Reflecting a lifelong burden of a particular phenotype, genetic scores may be superior to single risk factor measurements for assessing subclinical disease. However, our data do not support the current use of genetic assessment of lipid profiles. In age- and sex-adjusted models, the LDL-C GRS showed only modest associations with CAC, which were attenuated in fully adjusted models. Our findings are consistent with previous studies that found no significant improvement in CAD prediction models after incorporating SNP score information ((21),(28),29). One possibility is that SNPs captured in the lipid genetic risk score, although associated with lipid levels, may not necessarily reflect the best combination of SNPs predisposing to development of CAC. Another explanation is that SNP scores generally explain only a small proportion of the interindividual variance of an associated trait. In our data, the SNP scores accounted for 6.2%, 8.6%, and 3.8% of the variance in early, long-term average, and contemporary LDL-C, respectively. Similar proportions were found for HDL-C (4.7%, 5.8%, and 5.7%) and triglycerides (2.8%, 6.0%, and 5.8%). These values are low, given that these lipid traits have estimated heritabilities of 40% to 70% ((30),31). This obvious mismatch (the “missing heritability”) has been observed in almost any disease or trait where GWAS have been performed, and may be attributed to several factors, including a large number of yet undiscovered SNPs with low minor allele frequencies and/or weak effect sizes, suboptimal fit of SNP effect estimates, gene-gene and gene-environment interactions, structural genetic variation not captured by SNPs, epigenetic modification, and familial/social clustering of cardiovascular risk behaviors ((29),32).

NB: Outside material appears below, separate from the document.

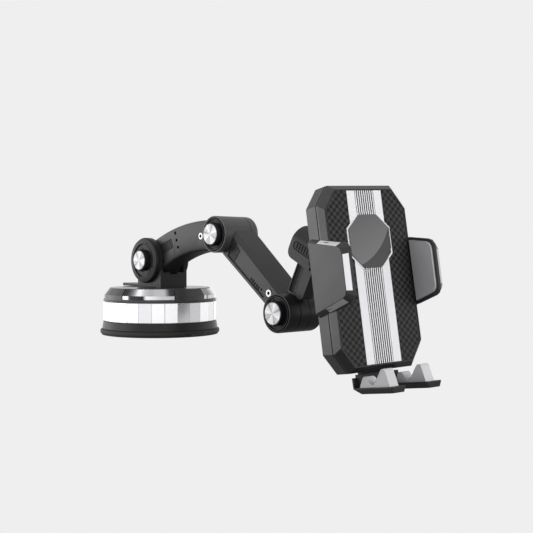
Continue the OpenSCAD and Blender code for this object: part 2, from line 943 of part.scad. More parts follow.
// Head: D-shaped housing on the guide bar with the threaded cup for the ball
module ball_head() {
    color("#3a3b3e")
        difference() {
            union() {
                guide_bar();
                head_block();
                at_ball() {
                    translate([0, 0, head_back - ball_h])
                        cylinder(r = head_r, h = ball_h - head_back - 6);
                    translate([0, 0, -ball_h + 4])
                        cylinder(r1 = head_r, r2 = nut_r - 0.6, h = 3);
                    translate([0, 0, -ball_h + 7])
                        cylinder(r = nut_r - 0.6, h = 2);
                    translate([0, 0, -ball_h + 9])
                        cylinder(r = thread_r - 0.06, h = ball_h - 9);
                }
            }
            at_ball()
                sphere(r = seat_r + run_gap);
            at_wrist() {
                rail_block(
                    [head_foot - 1, rail_top + 0.5],
                    [-rail_half - 0.3, rail_half + 0.3],
                    [rail_lo - 0.3, rail_hi + 0.25]
                );
                translate([button_a, -head_r + 1.9, -button_h])
                    rotate([90, 0, 0])
                        linear_extrude(4)
                            oblong(button_l, button_w);
            }
        }
}

// Ribbed release button in the side of the head
module head_button() {
    color("#2b2c2f")
        at_wrist()
            translate([button_a, -head_r + 1.1, -button_h])
                rotate([90, 0, 0]) {
                    linear_extrude(0.7)
                        oblong(button_l - 0.6, button_w - 0.6);
                    for (i = [-3:3])
                        translate([-(button_w - 1.6) / 2, 2.3 * i - 0.5, 0])
                            cube([button_w - 1.6, 1, 1.2]);
                }
}

// Section of the space in front of the mouth of the socket
module mouth_section() {
    polygon([[0, 0], [40 * sin(mouth_angle), 40 * cos(mouth_angle)], [0, 40]]);
}

// Knurled nut that squeezes the seat on the ball
module collar_nut() {
    mouth_z = nut_r / tan(mouth_angle);
    color("#232427")
        at_ball()
            difference() {
                union() {
                    rotate_extrude()
                        difference() {
                            polygon([
                                [0, -6.8], [nut_r - 0.5, -6.8], [nut_r, -6.3],
                                [nut_r, mouth_z], [0, mouth_z]
                            ]);
                            mouth_section();
                        }
                }
                sphere(r = seat_r + run_gap);
                translate([0, 0, -8])
                    cylinder(r = thread_r, h = 8.3);
                for (i = [0:17])
                    rotate([0, 0, 20 * i])
                        translate([nut_r + 0.6, 0, -8])
                            cylinder(r = 1, h = 12, $fn = 24);
            }
}

// Nylon seat round the ball
module ball_seat() {
    color("#e3e0d6")
        at_ball()
            rotate_extrude()
                difference() {
                    intersection() {
                        circle(r = seat_r);
                        translate([0, -seat_r * 0.8])
                            square([20, 30]);
                    }
                    circle(r = ball_r + run_gap);
                    mouth_section();
                }
}

// Steel ball with a neck and the flange that the cradle turns on
module ball_stud() {
    inner = ball_back - cradle_t + wall;
    color("#77797d")
        translate(ball_centre)
            cradle_turn() {
                sphere(r = ball_r);
                cylinder(r = neck_r, h = inner + 0.5);
                translate([0, 0, inner + 0.1])
                    cylinder(r = 7, h = 1.8);
            }
}

// ---------- cradle ----------

seam_z = -front_edge - 1;
back_z = -cradle_t;

// Screw places in the cradle
screw_spots = [[-18, 41], [18, 41], [-18, -41], [18, -41]];

// Rear tray with the boss for the ball stud, bar slots, foot slot and screw posts
module cradle_back() {
    color("#46474a")
        in_cradle()
            difference() {
                union() {
                    difference() {
                        union() {
                            oct_taper(
                                cradle_hw - 3, cradle_hh - 3, back_z,
                                cradle_hw, cradle_hh, back_z + 3
                            );
                            oct_plate(cradle_hw, cradle_hh, back_z + 3 - e, seam_z - groove);
                        }
                        oct_plate(cradle_hw - wall - 0.8, cradle_hh - wall - 0.8, back_z + wall, 0);
                    }
                    translate([0, ball_up, back_z - boss_out])
                        cylinder(r = boss_r, h = boss_out + 1);
                    for (p = screw_spots)
                        translate([p[0], p[1], back_z + 1])
                            cylinder(r = 3, h = seam_z - groove - back_z - 1);
                    translate([0, jaw_u, back_z + 1])
                        cylinder(r = 2.6, h = rack_z0 - back_z - 1.3);
                }
                translate([0, ball_up, back_z - 10])
                    cylinder(r = neck_r + run_gap, h = 20);
                translate([0, jaw_u, back_z + 1.5])
                    cylinder(r = 1.2, h = 20);
                for (p = screw_spots)
                    translate([p[0], p[1], back_z - 1]) {
                        cylinder(r = 1.4, h = 20);
                        cylinder(r = 2.6, h = 2.6);
                    }
                block(
                    [-cradle_hw - 5, jaw_u + 5, rack_z0 - slide_gap],
                    [-20, jaw_u + 13.5, rack_z1 + slide_gap]
                );
                block(
                    [20, jaw_u - 13.5, rack_z0 - slide_gap],
                    [cradle_hw + 5, jaw_u - 5, rack_z1 + slide_gap]
                );
                block([-10.4, -cradle_hh - 5, rack_z0 - slide_gap], [10.4, -40, rack_z1 + slide_gap]);
                translate([0, -20, back_z - 1])
                    cylinder(r = 5.3, h = 5);
            }
}

// Front frame: bevelled rim with a pocket for the panels
module cradle_front() {
    color("#2b2c2f")
        in_cradle()
            difference() {
                union() {
                    oct_plate(cradle_hw - 1.1, cradle_hh - 1.1, seam_z - groove, seam_z);
                    oct_plate(cradle_hw, cradle_hh, seam_z, -front_edge);
                    oct_taper(cradle_hw, cradle_hh, -front_edge - e, face_hw, face_hh, 0);
                }
                oct_plate(face_hw - 0.8, face_hh - 0.8, panel_z, 1);
                difference() {
                    oct_plate(cradle_hw - wall - 0.8, cradle_hh - wall - 0.8, -10, panel_z - 1.8);
                    for (p = screw_spots)
                        translate([p[0], p[1], -12])
                            cylinder(r = 3, h = 14);
                }
                for (p = screw_spots)
                    translate([p[0], p[1], -12])
                        cylinder(r = 1.2, h = 10);
            }
}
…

First, because our study is cross-sectional and we did not acquire CAC data at baseline Exam 1, our results preclude causal inference of the lipid measures directly on the development of CAC. In addition, our work was based on the currently available GWAS data. It is likely that refined genotyping techniques and improved biostatistical tools will augment our collective knowledge of the genetic regulation of lipid traits, increasing the diagnostic power of future GRSs. Finally, the study population consists largely of Caucasians, which may limit generalizability to other races and/or ethnicities.

In this longitudinal study of the associations between timing of exposure to lipids, lipid GRSs, and subclinical coronary atherosclerosis, remote (∼30 years), followed by long-term averaged, lipids were most strongly associated with CAC in our middle-aged to elderly adult population, though contemporary lipid measures were associated with elevated CAC in our younger adults. Although lipid GRSs were modestly correlated with their corresponding lipid measures, overall lipid GRSs were not significantly associated with elevated CAC. Our findings support assessments of early adulthood and long-term lipid profile measurements to assist in determination of cardiovascular risk. With further detailed DNA sequencing studies, the resulting characterization of the complete spectrum of common and uncommon alleles implicated in lipid levels may improve the GRS and its usefulness in prediction of cardiovascular risk.